Where Dance Meets Discovery

   Dance teacher Rachel Turner knew early on what her passion was. Though she had been dancing her whole life, she regretfully assumed that after college, her dancing career would be forced to be over. While heartbroken thinking that her lifetime of dance was ending, Turner was proved wrong when she spontaneously got a job teaching dance at a private school in Maryland. She instructed dance for 4 years before coming to teach at Campbell Hall where she noticed several ways to improve the existing summer dance intensive. From there, she worked towards forming a new program for middle and high school students which has now become a space for dancers to grow their skills while having new experiences and sharing in a love for dance that Turner has known all her life.

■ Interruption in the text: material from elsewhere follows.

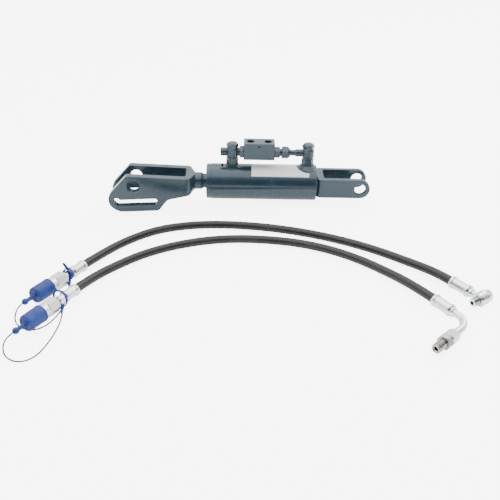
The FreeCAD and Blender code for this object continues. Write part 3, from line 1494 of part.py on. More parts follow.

   The Campbell Hall secondary dance summer intensive was created 4 years ago by dance teachers Lee Wilhoite and Turner as an alternative to the kindergarten through 8th-grade program that had existed for several years. They observed the older students acted as counselors to the younger dancers rather than focusing on their own learning so they wanted to find a space where learning could be their priority. Since the new program began, middle and high school students have taken full advantage of the benefits of the intensive program, such as improving their technique and maintaining their skills. Turner had specific goals in mind for the program, with an emphasis on enhancing the dancers’ abilities within a more challenging environment.

   “[A goal was] being exposed to that faster-paced environment,” Turner said. “They have to figure out how [they] do [their] best when it’s a mixed-level group and [are] exposed to different things.”

   Similarly, Lily Rebhun ‘30 feels challenged during the program because the classes are taught at the highest level to the students in the group. Having heard about the program as a dancer in elementary school, Rebhun has been an eager participant since 7th grade. Now, Rebhun looks forward to the program as a way to strengthen her skills and use other genres to advance her abilities.

    “[The intensive] was a great opportunity to refresh my memory because I didn’t dance for most of the summer,” said Rebhun. “As a ballet dancer, doing other [dance] styles really loosens you up, and also doing cross-training in other styles because it makes you more technical.”

   Another goal Turner had was to expose the dancers to genres and teachers they would not be able to explore throughout the school year. Dance styles that weren’t offered in year-long dance classes were included in the program to encourage students to go outside their comfort zone and try something new. Silas Rowland ‘27 started the intensive in seventh grade and found that the program was very different from school classes because of the wide variety of genre options.

   “[In the program] you really get to expand what genres of dance you do,” Rowland said. “I love Bollywood, but there’s no way I ever would’ve done that outside of [the program] and I never would’ve discovered that I really liked it.”

   Aside from dancing, one of the main focuses of the summer dance intensive is community. Building strong relationships between students was one of Turner’s intentions for the program, as she saw dancers bond with each other more when there were no groups to separate them.

   “I think it’s helped create more community within the [overall] dance program because normally the seventh graders might not know who some of the eleventh and twelfth graders are until they see them perform later in the year,” Turner said. I feel like [the dance curriculum] is built with so many levels, but sometimes people cannot overlap at all, while in the program there is more community and togetherness.”